**Stated problem**
Copy exactly the lines of the material below that run from the one containing "key = extrude(plan(), height, dir=(0, 0, 1))" through the one containing "if empty is". Copy no other lines.

↓

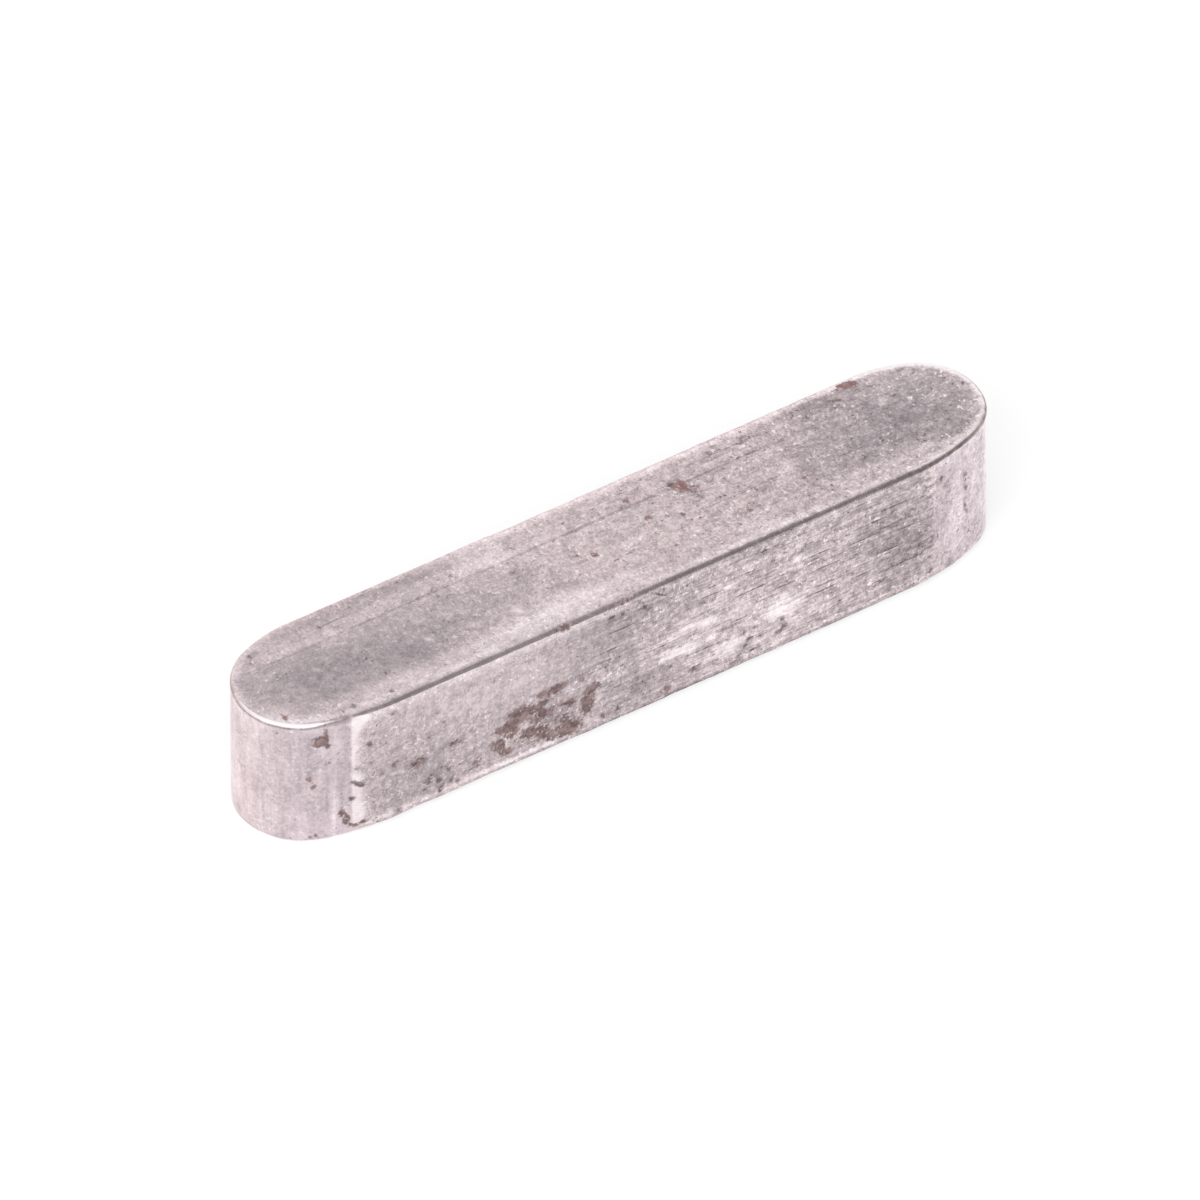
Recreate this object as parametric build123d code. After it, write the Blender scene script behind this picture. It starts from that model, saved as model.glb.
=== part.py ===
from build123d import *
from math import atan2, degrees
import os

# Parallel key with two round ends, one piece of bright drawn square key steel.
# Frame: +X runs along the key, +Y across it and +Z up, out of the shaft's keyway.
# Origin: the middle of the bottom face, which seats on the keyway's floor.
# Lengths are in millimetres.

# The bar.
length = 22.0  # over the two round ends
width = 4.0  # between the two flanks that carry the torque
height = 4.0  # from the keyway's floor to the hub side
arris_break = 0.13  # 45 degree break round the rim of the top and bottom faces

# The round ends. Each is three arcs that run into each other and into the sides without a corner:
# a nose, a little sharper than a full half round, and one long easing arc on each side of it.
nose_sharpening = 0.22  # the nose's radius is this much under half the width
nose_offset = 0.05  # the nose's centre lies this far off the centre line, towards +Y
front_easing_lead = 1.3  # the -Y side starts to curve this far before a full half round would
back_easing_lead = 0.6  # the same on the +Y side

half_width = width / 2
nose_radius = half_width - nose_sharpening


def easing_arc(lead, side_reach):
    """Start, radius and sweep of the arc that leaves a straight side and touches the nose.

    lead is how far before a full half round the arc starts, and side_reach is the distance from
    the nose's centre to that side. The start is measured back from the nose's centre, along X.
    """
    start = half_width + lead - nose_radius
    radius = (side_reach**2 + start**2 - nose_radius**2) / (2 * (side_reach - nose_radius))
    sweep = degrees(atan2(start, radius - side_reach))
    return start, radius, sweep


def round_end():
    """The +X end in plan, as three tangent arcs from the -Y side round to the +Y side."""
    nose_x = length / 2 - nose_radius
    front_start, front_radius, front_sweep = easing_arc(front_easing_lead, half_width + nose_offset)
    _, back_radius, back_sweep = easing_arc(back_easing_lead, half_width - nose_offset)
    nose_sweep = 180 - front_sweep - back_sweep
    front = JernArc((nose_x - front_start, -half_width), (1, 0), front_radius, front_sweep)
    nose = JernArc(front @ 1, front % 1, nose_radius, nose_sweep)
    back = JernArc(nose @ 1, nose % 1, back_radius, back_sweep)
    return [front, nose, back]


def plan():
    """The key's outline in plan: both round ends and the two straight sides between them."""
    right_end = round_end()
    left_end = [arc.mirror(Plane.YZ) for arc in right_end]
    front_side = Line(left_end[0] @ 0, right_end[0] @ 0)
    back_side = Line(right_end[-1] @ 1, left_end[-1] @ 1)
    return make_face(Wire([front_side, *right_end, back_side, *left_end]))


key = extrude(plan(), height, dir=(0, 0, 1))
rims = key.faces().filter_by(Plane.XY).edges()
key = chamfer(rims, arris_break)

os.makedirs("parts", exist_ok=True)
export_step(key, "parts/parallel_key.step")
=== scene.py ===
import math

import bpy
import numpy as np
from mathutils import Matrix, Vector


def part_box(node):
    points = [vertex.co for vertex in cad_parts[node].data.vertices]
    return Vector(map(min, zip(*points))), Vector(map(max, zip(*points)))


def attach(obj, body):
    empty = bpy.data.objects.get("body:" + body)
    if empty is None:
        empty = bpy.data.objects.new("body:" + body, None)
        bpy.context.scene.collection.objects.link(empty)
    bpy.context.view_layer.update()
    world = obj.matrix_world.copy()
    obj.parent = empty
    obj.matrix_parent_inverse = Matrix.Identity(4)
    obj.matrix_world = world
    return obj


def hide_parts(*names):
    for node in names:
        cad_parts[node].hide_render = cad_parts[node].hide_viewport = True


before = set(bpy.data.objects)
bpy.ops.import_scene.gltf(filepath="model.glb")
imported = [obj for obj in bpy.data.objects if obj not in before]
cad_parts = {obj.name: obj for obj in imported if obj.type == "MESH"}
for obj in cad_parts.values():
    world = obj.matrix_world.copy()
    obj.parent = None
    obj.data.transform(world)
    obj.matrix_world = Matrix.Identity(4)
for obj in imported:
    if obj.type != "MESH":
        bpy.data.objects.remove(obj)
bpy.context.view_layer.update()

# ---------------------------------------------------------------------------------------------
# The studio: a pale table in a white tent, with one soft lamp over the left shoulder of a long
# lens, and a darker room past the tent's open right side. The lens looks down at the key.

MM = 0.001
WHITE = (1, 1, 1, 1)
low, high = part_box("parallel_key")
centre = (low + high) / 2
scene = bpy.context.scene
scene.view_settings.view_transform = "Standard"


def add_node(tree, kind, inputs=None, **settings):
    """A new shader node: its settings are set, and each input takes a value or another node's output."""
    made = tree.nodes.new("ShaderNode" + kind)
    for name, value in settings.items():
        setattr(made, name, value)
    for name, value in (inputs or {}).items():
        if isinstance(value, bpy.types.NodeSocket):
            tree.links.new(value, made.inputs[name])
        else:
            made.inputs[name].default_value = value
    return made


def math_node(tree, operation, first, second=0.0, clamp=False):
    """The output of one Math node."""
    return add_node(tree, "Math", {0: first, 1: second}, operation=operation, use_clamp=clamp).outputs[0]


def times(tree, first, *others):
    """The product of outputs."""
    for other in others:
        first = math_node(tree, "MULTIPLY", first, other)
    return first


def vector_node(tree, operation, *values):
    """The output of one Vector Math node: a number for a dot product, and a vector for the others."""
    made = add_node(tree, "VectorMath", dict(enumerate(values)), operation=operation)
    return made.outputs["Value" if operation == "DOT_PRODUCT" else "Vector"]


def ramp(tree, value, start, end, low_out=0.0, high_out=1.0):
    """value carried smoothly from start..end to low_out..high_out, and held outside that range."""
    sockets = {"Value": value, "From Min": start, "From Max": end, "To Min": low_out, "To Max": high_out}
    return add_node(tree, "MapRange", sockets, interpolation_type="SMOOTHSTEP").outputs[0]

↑

**Result of the task**
key = extrude(plan(), height, dir=(0, 0, 1))
rims = key.faces().filter_by(Plane.XY).edges()
key = chamfer(rims, arris_break)

os.makedirs("parts", exist_ok=True)
export_step(key, "parts/parallel_key.step")
=== scene.py ===
import math

import bpy
import numpy as np
from mathutils import Matrix, Vector


def part_box(node):
    points = [vertex.co for vertex in cad_parts[node].data.vertices]
    return Vector(map(min, zip(*points))), Vector(map(max, zip(*points)))


def attach(obj, body):
    empty = bpy.data.objects.get("body:" + body)
    if empty is None:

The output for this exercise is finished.